Current nonprofit sector research and recommendations for effective day-to-day practice from ASU faculty, staff, students, and the nonprofit and philanthropic community.
Welcome to a new ASU Lodestar Center Blog series, “Get to Know the Lodestar Center!” We’d like to provide our readers with a peek into what we do each day to accomplish our mission by introducing members of the faculty and staff via short interviews and conversations. Meet the folks who are here to help you and your nonprofit succeed!
Associate Professor, School of Community Resources & Development
Lili Wang, Ph.D., is an Associate Professor of Nonprofit Leadership and Management in ASU's School of Community Resources and Development. She has taught undergraduate and graduate courses on such diverse subjects as Program Evaluation & Information Management, International NGOs, and Philanthropy. Her work on nonprofit studies has appeared in Nonprofit and Voluntary Sector Quarterly, Nonprofit Management & Leadership, Voluntas: International Journal of Voluntary and Nonprofit Organizations, and Public Management Review. We're thrilled to have such accomplished faculty on board to help our nonprofit management students reach their full potential!
Meet Dr. Wang...
How would you describe yourself in 5-10 words?
I am a faculty (associate professor) of ASU.
What is your main area of interest?
My main research interest is in individual and institutional philanthropy.
I am also interested in the intersection of the government and the nonprofit sectors, which includes cross-sector collaboration, nonprofit provision of public services, etc.
For how long have you worked at ASU?
I joined ASU in Fall 2008, and it’s been 8 years.
What were you doing before this?
I worked for the Taubman Center for Public Policy at Brown University, and I got my doctoral degree from the University of Southern California.
What has been your most rewarding experience or the proudest moment in your career so far?
My professional role includes three aspects: teaching, research, and service. I have had various rewarding experiences related to each of these areas. As a teacher or a mentor, seeing my students’ growth, whether it’s getting a dream job, winning an award, or presenting at a national conference, makes me proud. As a researcher, I think publishing research articles in a top-tiered journal is rewarding and being acknowledged of my contribution by my peers is rewarding. I have published close to 20 peer-reviewed journal articles and most of them are in top-tiered journals in the field. I have also won some research awards.
What has been the most important lesson you’ve learned in your career?
It’s not the lesson I have learned, but rather it’s generally an important point for junior scholars to keep in mind, to protect your time for research and learn to say “No”.
What do you like to do when you’re not here at ASU?
As a proud mom of my son and daughter, I enjoy spending time with my kids when I’m not here at ASU. I also like traveling during the summer and winter break.
What do you think people should know about your work, or about the Lodestar Center, that they might not be aware of?

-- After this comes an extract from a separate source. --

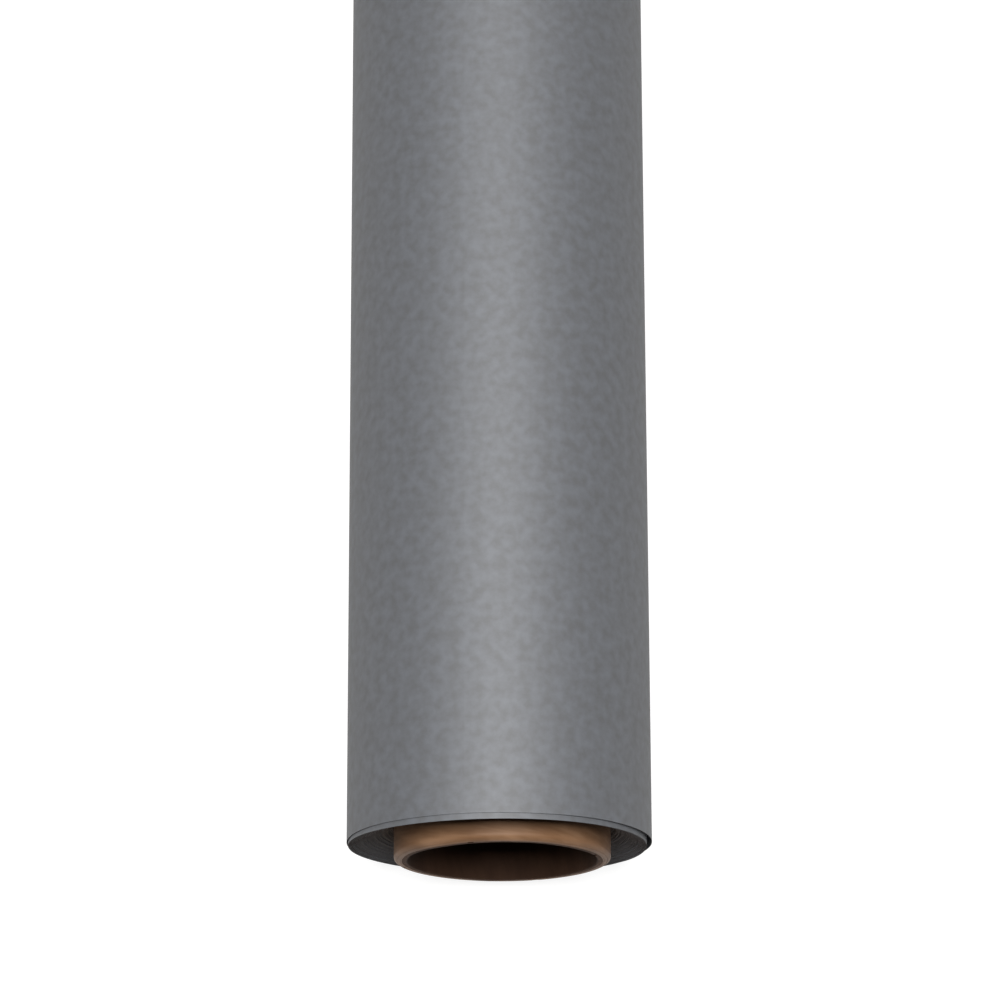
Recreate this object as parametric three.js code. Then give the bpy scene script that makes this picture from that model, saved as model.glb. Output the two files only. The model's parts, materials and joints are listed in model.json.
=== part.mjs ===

My research focuses on individual and institutional philanthropy. I have studied minority volunteering and giving behaviors, social media giving, planned giving, and community foundations both in the US, and in other countries. The findings of these studies often have important practical implications.
What are you working on now?
Currently I am working on international non-governmental organizations (INGOs) and related policies in the U.S., migrant associations, and government-nonprofit collaboration.
I recently published an article on formal and informal volunteering in Canada. The study examined the factors associated with individuals’ propensity to engage in formal and informal volunteering. The results showed that social networks increase the likelihood of both formal and informal volunteering, but social trust and human capital increase only the likelihood of formal volunteering and not of informal care. The findings also revealed interesting cultural influences and regional differences in the propensity to engage in formal and informal volunteering. Additionally, women were found to be more likely to engage in formal volunteering and informal care than men.
What are you most looking forward to with regard to your work and/or the nonprofit sector?
I look forward to working on more funded research projects related to the nonprofit sector and cross-sector collaboration.